→ **Stored data**
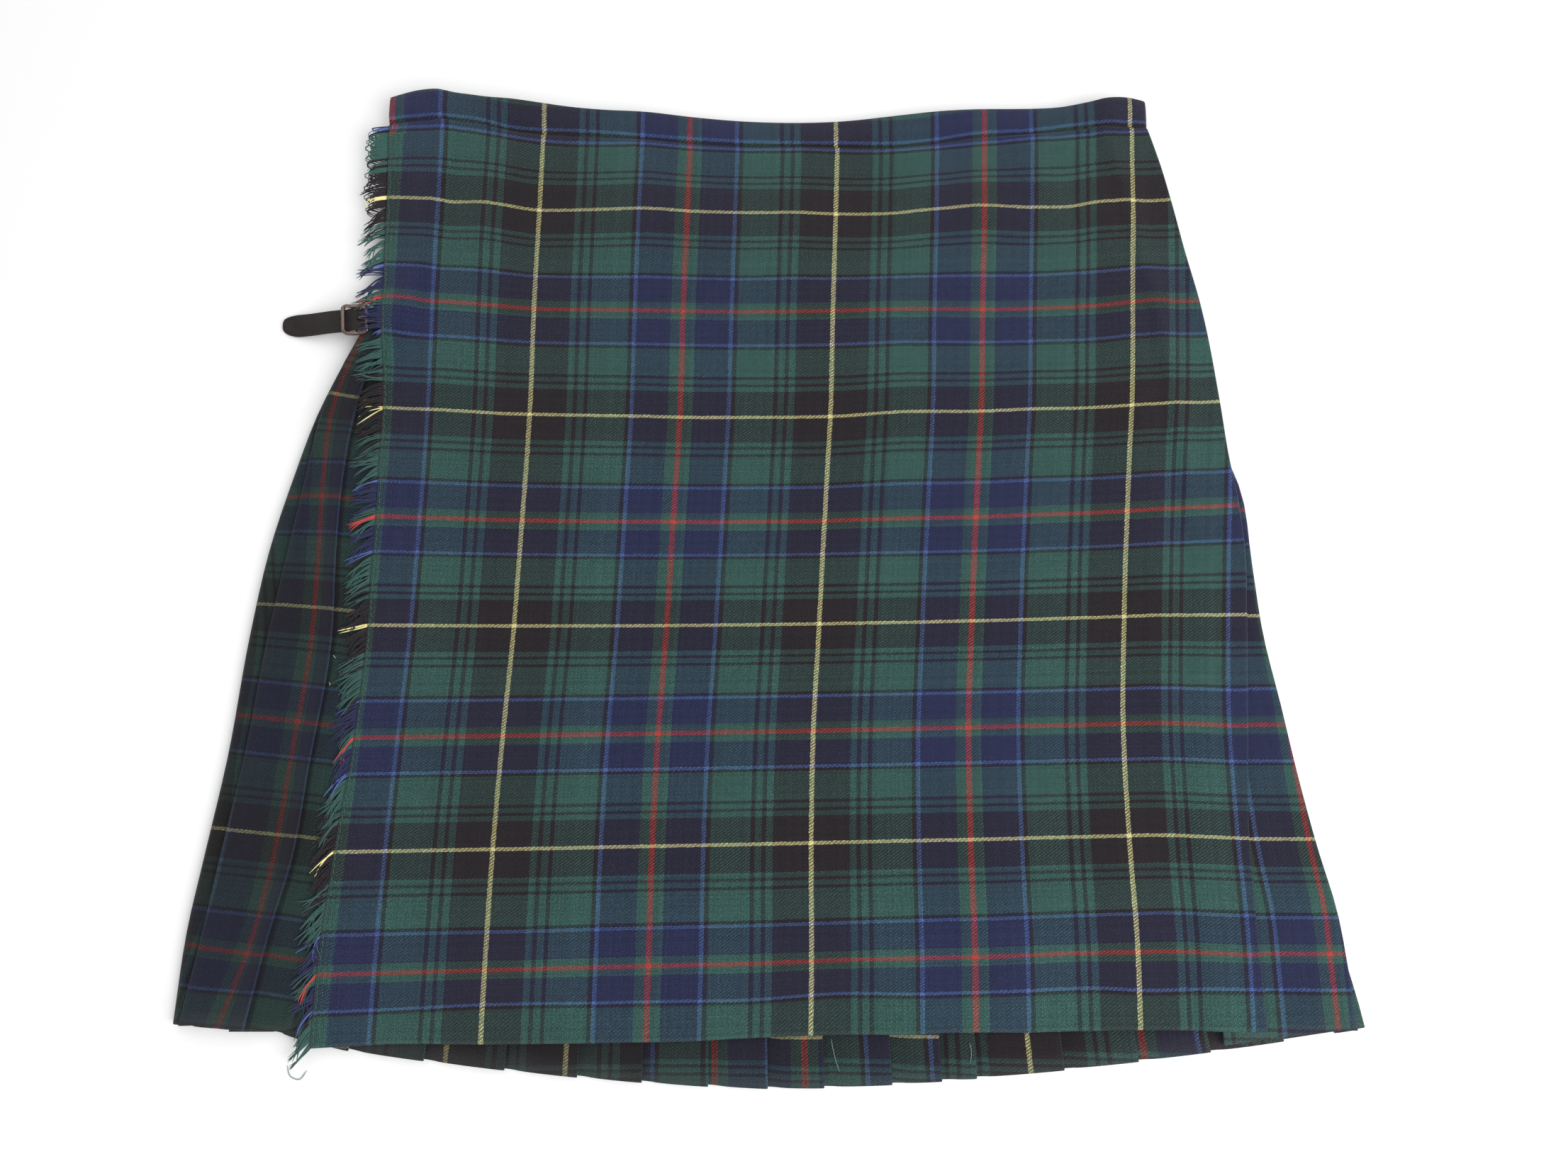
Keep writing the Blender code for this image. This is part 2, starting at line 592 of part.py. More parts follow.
def add_buckle_pin(collection, material):
    """The pin across the frame's middle, under the strap, a little short of the side bars."""
    reach = BUCKLE_WIDTH / 2 - BUCKLE_BAR[0] / 2 - SEAM_GAP
    height = buckle_height(0.0) - PIN_DROP
    ends = [buckle_place(0.0, reach * part, height) for part in (-1.0, 0.0, 1.0)]
    return add_tube(collection, "buckle_pin", ends, PIN_RADIUS, material)


def add_buckle_prong(collection, material):
    """The prong: up from the pin through the strap's hole, then over the right end bar."""
    pin_top = buckle_height(0.0) - PIN_DROP + PIN_RADIUS
    bar_top = BUCKLE_Z + BUCKLE_BAR[1] / 2 + SEAM_GAP + PRONG_RADIUS
    points = [buckle_place(1.9, 0.0, pin_top + 0.3), buckle_place(2.2, 0.0, pin_top + 2.0),
              buckle_place(3.4, 0.0, bar_top - 0.6), buckle_place(5.2, 0.0, bar_top),
              buckle_place(9.4, 0.0, bar_top)]
    return add_tube(collection, "buckle_prong", points, PRONG_RADIUS, material)


def cut_prong_hole(collection, strap):
    """The strap's round hole that the prong passes through."""
    bpy.ops.mesh.primitive_cylinder_add(vertices=12, radius=1.25 * MM, depth=9.0 * MM,
                                        location=centred(buckle_place(2.15, 0.0, 14.2)))
    cutter = bpy.context.object
    cutter.name = "prong_hole_cutter"
    for holder in list(cutter.users_collection):
        holder.objects.unlink(cutter)
    collection.objects.link(cutter)
    cutter.hide_render = True
    cutter.display_type = "WIRE"
    cut = strap.modifiers.new("prong hole", "BOOLEAN")
    cut.object = cutter
    cut.operation = "DIFFERENCE"


def build():
    kilt = start_scene()
    cutters = bpy.data.collections.new("cutters")
    bpy.context.scene.collection.children.link(cutters)

    green = finish_material("tartan_over_apron", (0.030, 0.075, 0.060), 0.9)
    dark = finish_material("tartan_under_apron", (0.022, 0.050, 0.048), 0.9)
    back = finish_material("tartan_back", (0.026, 0.060, 0.055), 0.9)
    band = finish_material("tartan_waistband", (0.028, 0.045, 0.070), 0.9)
    yarn = finish_material("wool_fringe", (0.022, 0.060, 0.050), 0.95)
    leather = finish_material("dark_strap_leather", (0.035, 0.026, 0.022), 0.55)
    nickel = finish_material("nickel_frame", (0.52, 0.45, 0.42), 0.3, 1.0)
    pin = finish_material("nickel_pin", (0.52, 0.45, 0.42), 0.3, 1.0)
    prong = finish_material("nickel_prong", (0.52, 0.45, 0.42), 0.3, 1.0)

    add_sheet(kilt, "over_apron", over_apron_grid(), CLOTH, green)
    add_sheet(kilt, "under_apron", under_apron_grid(), CLOTH, dark)
    add_sheet(kilt, "pleated_back", back_grid(), CLOTH, back)
    add_sheet(kilt, "waistband", waistband_grid(), BAND_CLOTH, band)
    add_fringe(kilt, yarn)
    strap = add_sheet(kilt, "strap", strap_grid(), STRAP_THICKNESS, leather)
    cut_prong_hole(cutters, strap)
    add_buckle_frame(kilt, nickel)
    add_buckle_pin(kilt, pin)
    add_buckle_prong(kilt, prong)


build()
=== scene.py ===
"""Looks of a Scottish kilt of tartan wool twill, laid flat with its front up, around its CAD model.

Sizes are millimetres in the frame of the laid-out garment, X across it, Y from the hem to the waist and Z
up from the surface, until placed() centres them and turns them to metres.
"""

import math

import bpy
import numpy as np
from bpy.props import FloatProperty, FloatVectorProperty, IntProperty, PointerProperty
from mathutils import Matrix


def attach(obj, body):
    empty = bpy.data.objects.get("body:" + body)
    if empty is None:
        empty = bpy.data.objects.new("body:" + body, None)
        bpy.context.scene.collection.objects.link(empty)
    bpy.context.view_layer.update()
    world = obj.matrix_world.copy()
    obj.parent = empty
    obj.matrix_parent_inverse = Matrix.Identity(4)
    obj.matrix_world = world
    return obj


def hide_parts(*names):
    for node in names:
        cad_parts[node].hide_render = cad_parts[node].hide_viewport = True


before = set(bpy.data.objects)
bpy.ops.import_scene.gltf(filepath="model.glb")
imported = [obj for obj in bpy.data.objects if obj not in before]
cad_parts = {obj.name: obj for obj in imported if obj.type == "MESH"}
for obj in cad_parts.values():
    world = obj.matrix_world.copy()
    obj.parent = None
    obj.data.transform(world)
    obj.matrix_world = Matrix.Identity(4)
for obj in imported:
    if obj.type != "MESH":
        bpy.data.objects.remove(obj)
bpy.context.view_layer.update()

bl_info = {
    "name": "Scottish kilt",
    "version": (1, 0, 0),
    "blender": (4, 5, 0),
    "location": "View3D > Sidebar > Kilt",
    "description": "Builds the cloth, fringe, strap, buckle and stage of a kilt laid flat",
    "category": "Object",
}

MM = 0.001
CENTRE = np.array([8.39, -15.84, 0.0])   # from the measured frame to the middle of the kilt's box

# Layers of cloth, counted up from the surface, and the sewn band
CAD_CLOTH = 1.5
LAYER_STEP = 2.0
SEAM_GAP = 0.3
BAND_WIDTH = 15.5
BAND_CLOTH = 1.7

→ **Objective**
Starting at the line that contains "obj.matrix_world = Matrix.Identity(4)", print every line through the end of the listing, word for word. Leave out all the rest.

→ **Output for this task**
    obj.matrix_world = Matrix.Identity(4)
for obj in imported:
    if obj.type != "MESH":
        bpy.data.objects.remove(obj)
bpy.context.view_layer.update()

bl_info = {
    "name": "Scottish kilt",
    "version": (1, 0, 0),
    "blender": (4, 5, 0),
    "location": "View3D > Sidebar > Kilt",
    "description": "Builds the cloth, fringe, strap, buckle and stage of a kilt laid flat",
    "category": "Object",
}

MM = 0.001
CENTRE = np.array([8.39, -15.84, 0.0])   # from the measured frame to the middle of the kilt's box

# Layers of cloth, counted up from the surface, and the sewn band
CAD_CLOTH = 1.5
LAYER_STEP = 2.0
SEAM_GAP = 0.3
BAND_WIDTH = 15.5
BAND_CLOTH = 1.7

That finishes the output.